Start of Given records

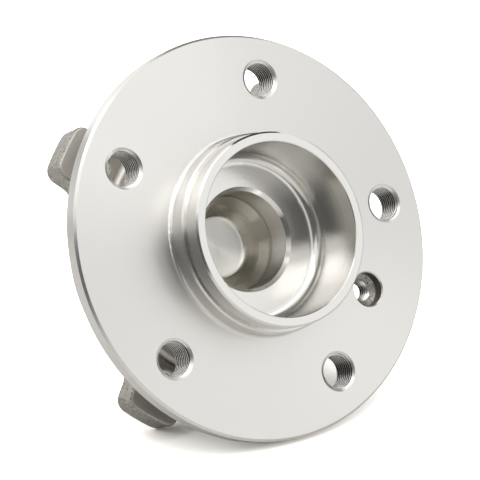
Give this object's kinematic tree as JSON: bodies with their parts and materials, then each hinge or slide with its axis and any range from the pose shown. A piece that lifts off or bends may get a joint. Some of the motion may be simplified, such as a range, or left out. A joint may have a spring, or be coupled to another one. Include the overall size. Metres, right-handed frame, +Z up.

End of Given records
Start of Given records

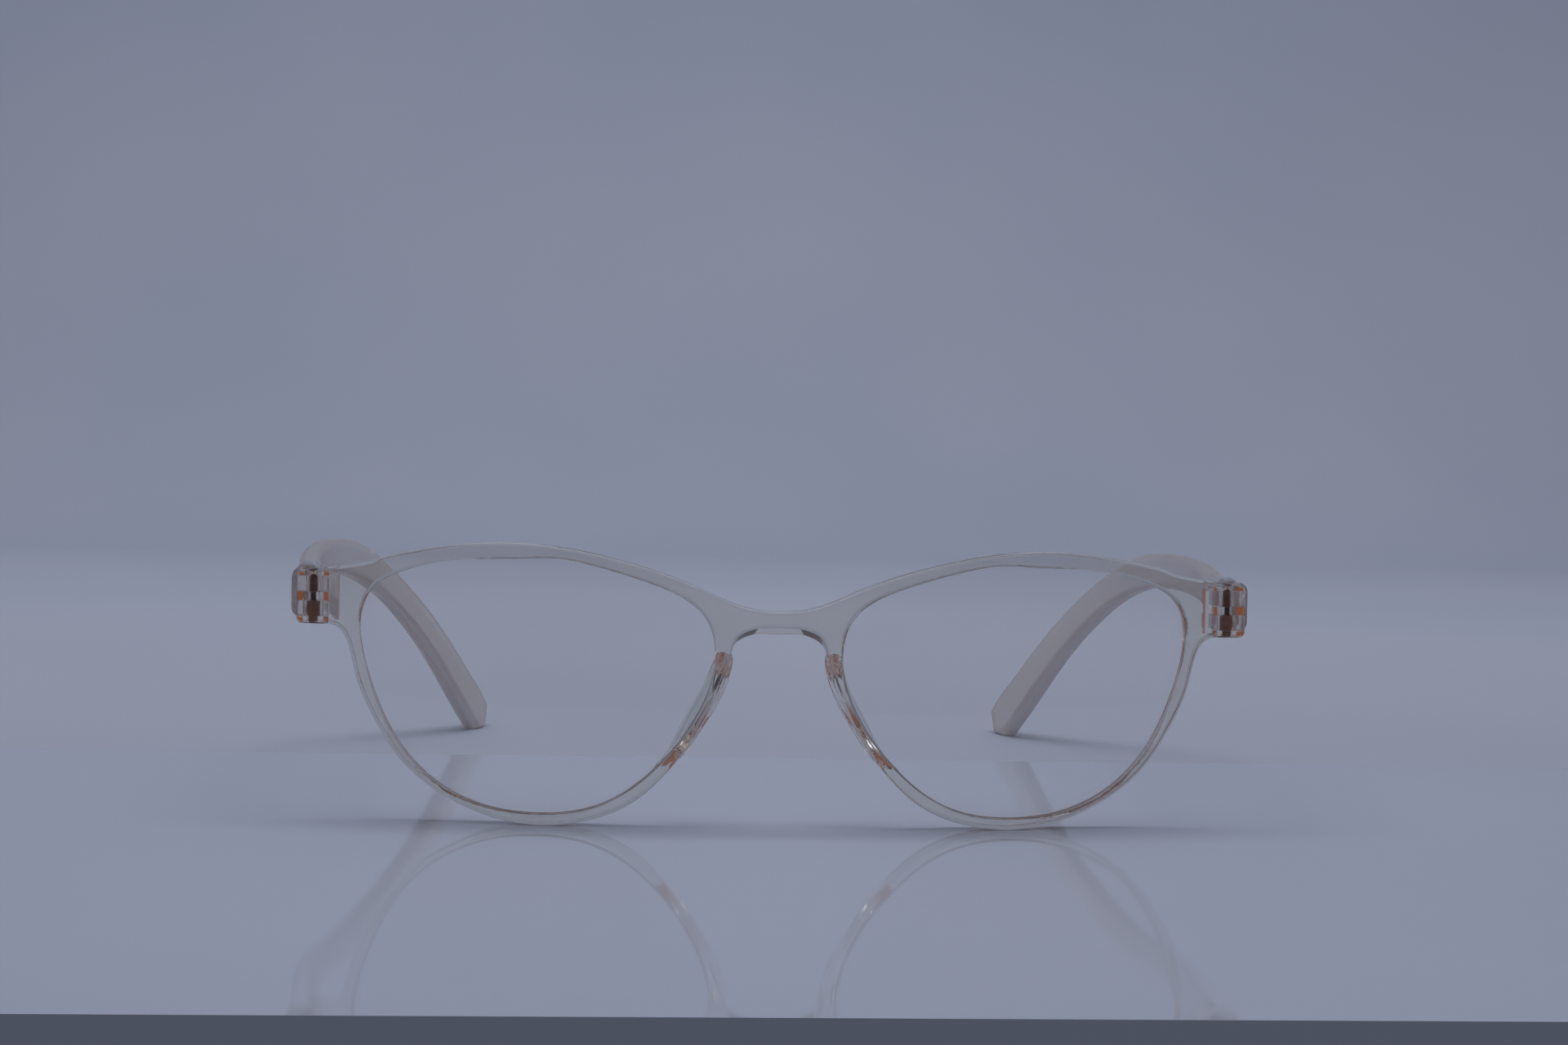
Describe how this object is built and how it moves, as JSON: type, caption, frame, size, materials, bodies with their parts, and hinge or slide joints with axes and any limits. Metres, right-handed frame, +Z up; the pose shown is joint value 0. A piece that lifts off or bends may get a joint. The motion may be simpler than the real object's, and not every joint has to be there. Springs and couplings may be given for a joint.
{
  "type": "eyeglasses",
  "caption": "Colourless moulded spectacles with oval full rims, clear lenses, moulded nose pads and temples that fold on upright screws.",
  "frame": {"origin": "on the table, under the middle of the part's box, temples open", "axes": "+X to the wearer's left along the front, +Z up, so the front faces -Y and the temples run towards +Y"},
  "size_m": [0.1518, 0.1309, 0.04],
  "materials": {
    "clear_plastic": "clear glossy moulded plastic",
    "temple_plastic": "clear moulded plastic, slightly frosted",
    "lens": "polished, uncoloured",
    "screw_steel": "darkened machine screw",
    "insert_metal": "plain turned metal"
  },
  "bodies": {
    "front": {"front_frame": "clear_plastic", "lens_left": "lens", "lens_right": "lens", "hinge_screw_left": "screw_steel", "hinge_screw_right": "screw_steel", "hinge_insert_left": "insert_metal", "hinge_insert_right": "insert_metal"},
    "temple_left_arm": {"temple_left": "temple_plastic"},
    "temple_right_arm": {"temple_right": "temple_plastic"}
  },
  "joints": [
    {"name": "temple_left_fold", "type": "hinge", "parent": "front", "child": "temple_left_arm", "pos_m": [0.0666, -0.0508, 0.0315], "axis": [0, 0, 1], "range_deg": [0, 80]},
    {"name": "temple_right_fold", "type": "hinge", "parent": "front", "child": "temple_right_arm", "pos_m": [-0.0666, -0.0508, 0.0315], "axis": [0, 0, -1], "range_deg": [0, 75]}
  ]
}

End of Given records

## Stated problem
Check every line for "caption" and show the ones that have it.

## Task result
Describe how this object is built and how it moves, as JSON: type, caption, frame, size, materials, bodies with their parts, and hinge or slide joints with axes and any limits. Metres, right-handed frame, +Z up; the pose shown is joint value 0. A piece that lifts off or bends may get a joint. The motion may be simpler than the real object's, and not every joint has to be there. Springs and couplings may be given for a joint.
  "caption": "Colourless moulded spectacles with oval full rims, clear lenses, moulded nose pads and temples that fold on upright screws.",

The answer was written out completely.